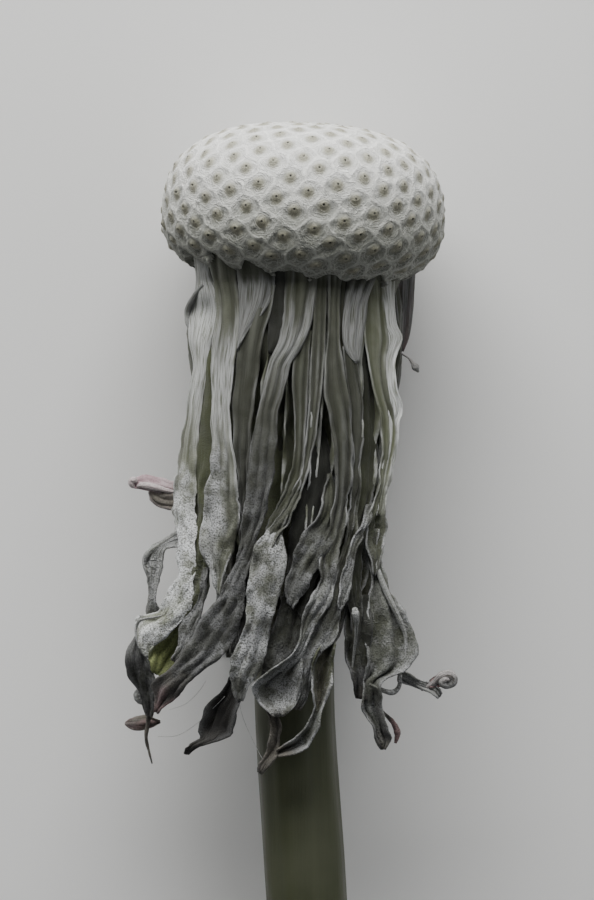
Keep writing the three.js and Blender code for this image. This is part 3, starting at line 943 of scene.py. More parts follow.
# A thin rolled strand along points (x and y in the sketch, height over the axis, radius in mm).
def addStrand(name, points, **changes):
    look = {**leafLook, "sides": 10, **changes}
    stations = [[(x - sketchMiddle[0]) * sketchStep, -(y - sketchMiddle[1]) * sketchStep, z, radius]
                for x, y, z, radius in points]
    deselectAll()
    rings = len(stations) * 6
    bpy.ops.mesh.primitive_cylinder_add(vertices=look["sides"], radius=mm, depth=mm, end_fill_type="TRIFAN")
    strand = bpy.context.object
    strand.name = name
    bpy.ops.object.mode_set(mode="EDIT")
    bpy.ops.mesh.select_all(action="DESELECT")
    skin = bmesh.from_edit_mesh(strand.data)
    sideEdges = [edge for edge in skin.edges if abs(edge.verts[0].co.z - edge.verts[1].co.z) > 0.5 * mm]
    bmesh.ops.subdivide_edges(skin, edges=sideEdges, cuts=rings - 1, use_grid_fill=True)
    bmesh.update_edit_mesh(strand.data)
    bpy.ops.object.mode_set(mode="OBJECT")
    tones, places = [], []
    for corner in strand.data.vertices:
        share = min(max(corner.co.z / mm + 0.5, 0.0), 1.0)
        values = smoothAt(stations, share, 3)[0]
        ahead = Vector(smoothAt(stations, min(share + 0.01, 1.0), 3)[0][:3])
        ahead -= Vector(smoothAt(stations, max(share - 0.01, 0.0), 3)[0][:3])
        turned = ahead.to_track_quat("Z", "Y")
        radius = max(values[3], leastRadius) * (1 + 0.25 * noiseAt(share * 9, look["seed"], 0))
        offset = turned @ Vector((corner.co.x / mm, corner.co.y / mm, 0)) * radius
        places.append((math.atan2(corner.co.y, corner.co.x) / 6.3 + 0.5, share * 3))
        corner.co = placed(*(Vector(values[:3]) + offset))
        tones += leafTone(look, 0.5, share, share * 3)
    count = len(strand.data.vertices)
    # a strand takes the painted light and shade of its middle
    setFinishValues(strand.data, tones, [0.8] * count, [look["light"][1]] * count, places)
    return strand


def bladeFinish(name, colours, roughness=0.82):
    material = newMaterial(name, roughness, Sheen_Weight=0.1, Sheen_Roughness=0.5)
    spot = inMillimetres(material)
    uv = put(material, "ShaderNodeUVMap", uv_map="blade").outputs["UV"]
    parts = put(material, "ShaderNodeSeparateXYZ", {"Vector": uv})
    across, along = parts.outputs["X"], parts.outputs["Y"]
    tone = put(material, "ShaderNodeAttribute", attribute_name="tone")
    amounts = put(material, "ShaderNodeSeparateColor", {"Color": tone.outputs["Color"]})
    olive, down, dry = amounts.outputs["Red"], amounts.outputs["Green"], amounts.outputs["Blue"]
    pale = tone.outputs["Alpha"]
    crest = pointValue(material, "crest")

    # streaks that follow the blade
    stretched = put(material, "ShaderNodeCombineXYZ", {
        "X": times(material, across, 7.0), "Y": times(material, along, 0.22)})
    streaks = noiseOf(material, stretched.outputs["Vector"], 1.6, 5.0, 0.3)
    fineStreaks = noiseOf(material, stretched.outputs["Vector"], 4.5, 3.0)
    side = sums(material, "ABSOLUTE", timesPlus(material, across, 2.0, -1.0))
    margin = spread(material, timesPlus(material, streaks, 0.3, side), 0.96, 1.12)
    margin = times(material, margin, spread(material, noiseOf(material, spot, 0.7), 0.38, 0.62))
    y = yOf(material, spot)
    margin = times(material, margin, spread(material, y, 5.0, 12.0, 0.9, 0.35))

    blotch = noiseOf(material, spot, 1.3, 4.0)
    speck = noiseOf(material, spot, 15.0, 4.0)
    grit = noiseOf(material, spot, 18.0, 4.0)
    # thin wrinkles where it has withered
    wrinkle = sums(material, "ADD", noiseOf(material, spot, 1.9, 3.0, 0.4), -0.5)
    wrinkle = sums(material, "ABSOLUTE", wrinkle)
    wrinkle = spread(material, wrinkle, 0.0, 0.05, 1.0, 0.0)
    wrinkle = times(material, wrinkle, spread(material, y, 3.0, 7.5, 1.0, 0.0))
    patchy = noiseOf(material, spot, 0.55, 2.0)
    wrinkle = times(material, wrinkle, spread(material, patchy, 0.42, 0.62))

    # painted light and shade: lighter on the ribs' crests and darker in the furrows between them, over the
    # leaf's own streaks; the pale on the highest crests is a painted highlight
    raised = timesPlus(material, crest, 0.55, times(material, streaks, 0.6))
    tint = blended(material, spread(material, raised, 0.25, 0.8), colours["furrowShadeAndBlotch"], colours["rib"])
    ridge = times(material, spread(material, crest, 0.7, 1.0), spread(material, blotch, 0.35, 0.6))
    tint = blended(material, times(material, ridge, 0.35), tint, colours["margin"])
    tint = blended(material, spread(material, blotch, 0.35, 0.75, 0.0, 0.4), tint, colours["furrowShadeAndBlotch"])
    oliveShare = times(material, olive, spread(material, blotch, 0.3, 0.6, 0.6, 1.0))
    # painted shade: darker towards the lower end of the skirt, where the light falls off
    tint = blended(material, spread(material, y, 1.0, 8.0, 0.45, 0.0), tint, colours["furrowShadeAndBlotch"])
    tint = blended(material, oliveShare, tint, colours["olive"])
    tint = blended(material, spread(material, olive, 1.1, 2.0), tint, colours["fresh"])
    tint = blended(material, margin, tint, colours["margin"])
    tint = blended(material, times(material, wrinkle, 0.18), tint, colours["margin"])
    downTint = blended(material, spread(material, speck, 0.34, 0.52), colours["speck"], colours["down"])
    dark = spread(material, blotch, 0.44, 0.6, 0.0, 0.75)
    downTint = blended(material, dark, downTint, colours["furrowShadeAndBlotch"])
    tint = blended(material, times(material, down, 0.85), tint, downTint)
    dryTint = blended(material, spread(material, blotch, 0.4, 0.62), colours["dry"], colours["dryPale"])
    dryTint = blended(material, spread(material, dry, 1.1, 1.8), dryTint, colours["blush"])
    tint = blended(material, spread(material, dry, 0.0, 1.0, 0.0, 0.9), tint, dryTint)
    lined = spread(material, fineStreaks, 0.42, 0.68)
    paleTint = blended(material, lined, colours["margin"], colours["rib"])
    tint = blended(material, times(material, pale, 0.75), tint, paleTint)
    # painted light and shade: the tint times the leaf's light value
    light = pointValue(material, "light")
    # speckled in its lower half
    lower = spread(material, y, 4.0, 9.0, 1.0, 0.0)
    mottled = times(material, lower, spread(material, speck, 0.36, 0.6, -0.24, 0.32))
    light = times(material, light, sums(material, "ADD", mottled, 1.0))
    tint = blended(material, 1.0, tint, light, "MULTIPLY")
    toShader(material, "Base Color", tint)

    relief = timesPlus(material, streaks, 0.8, times(material, fineStreaks, 0.3))
    relief = timesPlus(material, times(material, speck, down), 1.6, relief)
    relief = timesPlus(material, grit, 0.5, relief)
    relief = timesPlus(material, wrinkle, 0.55, relief)
    addBump(material, relief, 0.07, 0.8)
    toShader(material, "Roughness", spread(material, blotch, 0.3, 0.7, roughness - 0.1, roughness + 0.08))
    return material


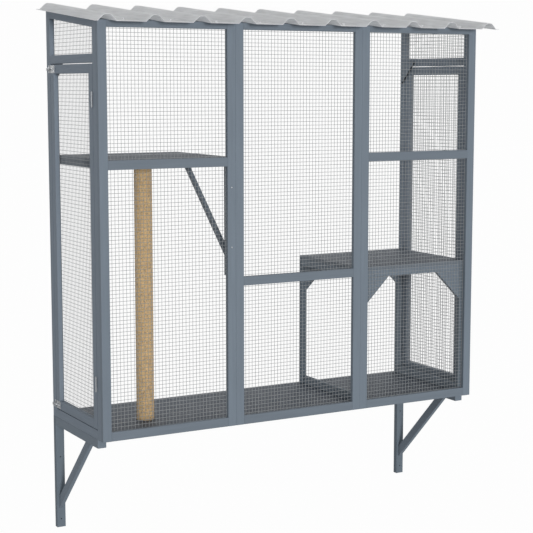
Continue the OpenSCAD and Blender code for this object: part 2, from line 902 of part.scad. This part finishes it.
front_left_stiles();
front_left_rails();
front_left_mesh();
front_middle_stiles();
front_middle_rails();
front_middle_mesh();
front_right_stiles();
front_right_rails();
front_right_mesh();
left_side_stiles();
left_side_rails();
left_window_mesh();
left_door_stop();
right_side_stiles();
right_side_rails();
right_window_mesh();
right_door_stop();
rear_top_rail();
rear_floor_rail();
floor_panel();
roof_sheet();
roof_screws();
shelf_panel();
shelf_cleats();
shelf_bracket_leg();
shelf_bracket_strut();
bench_top();
bench_legs();
bench_aprons();
bench_gussets();
bench_bottom_rails();
post_core();
sisal_wrap();
bracket_legs();
bracket_arms();
bracket_struts();
left_hinge_frame_leaves();
left_hinge_pins();
left_bolt_keepers();
right_hinge_frame_leaves();
right_hinge_pins();
right_bolt_keepers();
frame_screws();
left_door_stiles();
left_door_rails();
left_door_mesh();
left_hinge_door_leaves();
left_bolt_plates();
left_door_screws();
right_door_stiles();
right_door_rails();
right_door_mesh();
right_hinge_door_leaves();
right_bolt_plates();
right_door_screws();
left_top_bolt();
left_bottom_bolt();
right_top_bolt();
right_bottom_bolt();
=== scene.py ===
"""Looks of the window box enclosure: timber, welded mesh, roof sheet, sisal post and hardware."""
import math
import random

import bpy
import numpy as np
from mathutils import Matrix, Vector


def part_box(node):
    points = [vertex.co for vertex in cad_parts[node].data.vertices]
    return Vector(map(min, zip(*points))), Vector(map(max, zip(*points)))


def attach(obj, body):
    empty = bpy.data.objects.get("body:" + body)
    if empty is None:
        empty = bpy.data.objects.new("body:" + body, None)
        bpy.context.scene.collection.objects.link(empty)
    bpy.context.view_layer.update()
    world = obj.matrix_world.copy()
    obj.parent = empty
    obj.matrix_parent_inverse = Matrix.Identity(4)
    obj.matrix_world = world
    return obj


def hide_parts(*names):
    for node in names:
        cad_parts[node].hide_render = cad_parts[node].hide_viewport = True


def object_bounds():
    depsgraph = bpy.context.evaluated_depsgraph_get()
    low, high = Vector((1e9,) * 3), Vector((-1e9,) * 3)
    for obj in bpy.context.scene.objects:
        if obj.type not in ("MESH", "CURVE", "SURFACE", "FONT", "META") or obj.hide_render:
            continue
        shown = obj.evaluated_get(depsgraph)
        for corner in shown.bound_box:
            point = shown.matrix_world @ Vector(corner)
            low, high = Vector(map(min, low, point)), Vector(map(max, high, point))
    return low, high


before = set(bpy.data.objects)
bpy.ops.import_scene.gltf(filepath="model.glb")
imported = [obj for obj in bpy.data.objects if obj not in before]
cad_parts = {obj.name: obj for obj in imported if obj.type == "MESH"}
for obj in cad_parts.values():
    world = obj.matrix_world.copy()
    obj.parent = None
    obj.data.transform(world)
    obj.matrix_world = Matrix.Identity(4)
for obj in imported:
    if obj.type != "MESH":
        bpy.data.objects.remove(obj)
cad_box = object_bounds()

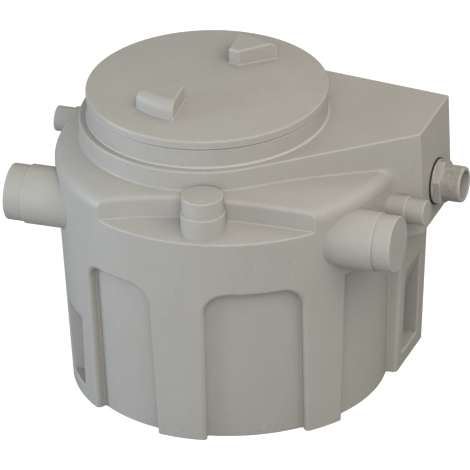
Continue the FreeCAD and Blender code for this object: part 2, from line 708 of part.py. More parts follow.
def ribs_softened(body):
    """Round the edges of the panels, outside and where they sink in, and of the foot."""
    top, under, floor_r = (number(name) for name in ("panel_top_z", "box_under_z", FLOOR_R))
    lean = size("draft") / size("rim_z")
    front = size("foot_front_y")
    seam, near = 0.1, 0.6

    def at_depth(edge, depth):
        points = along_edge(edge)
        if not NEAR < edge.BoundBox.ZMax < top + near or all(abs(p.y) < seam for p in points):
            return False
        return all(abs(floor_r + lean * p.z - math.hypot(p.x, p.y) - depth) < near for p in points)

    def ceiling_of_right(edge):
        return flat_at(edge, top) and edge.BoundBox.XMax > floor_r

    def foot_corner(edge):
        return runs_between(edge, 0, under) and all(abs(p.y - front) < seam for p in along_edge(edge))

    return rounded(
        "RibsSoftened",
        body,
        (size("rib_round"), lambda edge: at_depth(edge, 0) and not ceiling_of_right(edge)),
        (size("rib_round"), foot_corner),
        (size("panel_sink"), lambda edge: at_depth(edge, size("panel_depth"))),
    )


def pockets_softened(body):
    """Round the edges of the two pockets in the outside of the wall."""
    floor_r, foot_x, foot_top_x = (number(name) for name in (FLOOR_R, FOOT_X, FOOT_TOP_X))
    lean = size("draft") / size("rim_z")
    foot_lean = (foot_top_x - foot_x) / size("box_under_z")
    low, high = size("pocket_floor_z") - NEAR, size("pocket_right_top_z") + NEAR
    short, near = 15, 0.3

    def round_wall(point):
        return abs(floor_r + lean * point.z - math.hypot(point.x, point.y)) < near

    def foot_side(point):
        return abs(foot_x + foot_lean * point.z - point.x) < NEAR

    def rim_of_pocket(edge):
        box = edge.BoundBox
        if edge.Length < short or box.ZMin < low or box.ZMax > high:
            return False
        return all(map(round_wall if box.XMax < 0 else foot_side, along_edge(edge)))

    return rounded("PocketsSoftened", body, (size("pocket_round"), rim_of_pocket))


def tank_form(tag, inset, low, plan):
    """The tank as one solid: its outside, or with the wall as inset its inside."""
    run_on = 0.5
    body = barrel(tag, inset, low)
    sunk = "rim_z - recess_depth - (ring_foot_z - rim_z) * %g + lap" % run_on
    tall = "ring_top_z - (%s)" % sunk
    start = "%s - recess_width - %s" % (RIM_R, inset)
    bite = turned_block(tag + "Bite", start, "2 * " + RIM_R, tall, "recess_angle", sunk)
    ground = shoulder(tag + "RecessFloor", inset, "recess_depth", run_on)
    body = cut(tag + "Recessed", body, cut(tag + "Recess", bite, ground))
    box = raised(
        tag + "Box", plan, "box_under_z + " + inset, "ring_top_z - box_under_z - 2 * " + inset
    )
    foot = foot_block(tag, inset, low)
    body = joined(tag + "Body", body, box, foot)
    outside = inset == "0"
    body = softened(body) if outside else rim_rounded(tag, body, inset)
    body = cut(tag + "Ribbed", body, side_panels(tag, inset))
    if outside:
        body = ribs_softened(body)
    body = cut(tag + "Carved", body, pockets(tag, inset))
    if outside:
        body = pockets_softened(body)
    return joined(tag + "Form", body, *spigots(not outside))


def tank():
    plan = platform_plan()
    shrunk = doc.addObject("Part::Offset2D", "PlanInside")
    shrunk.Source = plan
    bind(shrunk, Value="-wall")
    outside = tank_form("Out", "0", "0", plan)
    inside = tank_form("In", "wall", "floor_wall", shrunk)
    mouth = cylinder("Mouth", MOUTH_R, "ring_top_z - ring_foot_z + past", "ring_x", z="ring_foot_z")
    bore = "nipple_r + nipple_gap"
    hole = cylinder("NippleHole", bore, "2 * past", BOX_X + " - past", "pipe_y", "pipe_z", ALONG_X)
    across = "(2 * (%s - panel_depth - 2 * wall))" % FLOOR_R
    sides = 12
    well = prism("FloorWell", sides, across, "2 * past", z="-past")
    finish("tank", cut("Tank", outside, joined("Inside", inside, mouth, hole, well)))
    finish("tank_floor", prism("TankFloor", sides, across, "floor_wall"))
    finish("tank_neck", ring("TankNeck", MOUTH_R, "neck_r", "ring_top_z", "neck_top_z", "ring_x"))


# The lid stands on a flat seal and its collar reaches down into the mouth.
LID_Z = "(neck_top_z + seal_tall)"
DOME_R = "(((neck_r + lid_over) ^ 2 + lid_rise ^ 2) / (2 * lid_rise))"
GRIP_Z = "(neck_top_z + seal_tall + lid_edge - grip_root)"
GRIP_TOP_Z = "(neck_top_z + seal_tall + lid_edge + grip_tall)"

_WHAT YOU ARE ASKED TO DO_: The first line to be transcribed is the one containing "right_bolt_plates();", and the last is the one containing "bpy.context.scene.collection.objects.link(empty)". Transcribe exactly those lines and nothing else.

_EXERCISE RESULT_:
right_bolt_plates();
right_door_screws();
left_top_bolt();
left_bottom_bolt();
right_top_bolt();
right_bottom_bolt();
=== scene.py ===
"""Looks of the window box enclosure: timber, welded mesh, roof sheet, sisal post and hardware."""
import math
import random

import bpy
import numpy as np
from mathutils import Matrix, Vector


def part_box(node):
    points = [vertex.co for vertex in cad_parts[node].data.vertices]
    return Vector(map(min, zip(*points))), Vector(map(max, zip(*points)))


def attach(obj, body):
    empty = bpy.data.objects.get("body:" + body)
    if empty is None:
        empty = bpy.data.objects.new("body:" + body, None)
        bpy.context.scene.collection.objects.link(empty)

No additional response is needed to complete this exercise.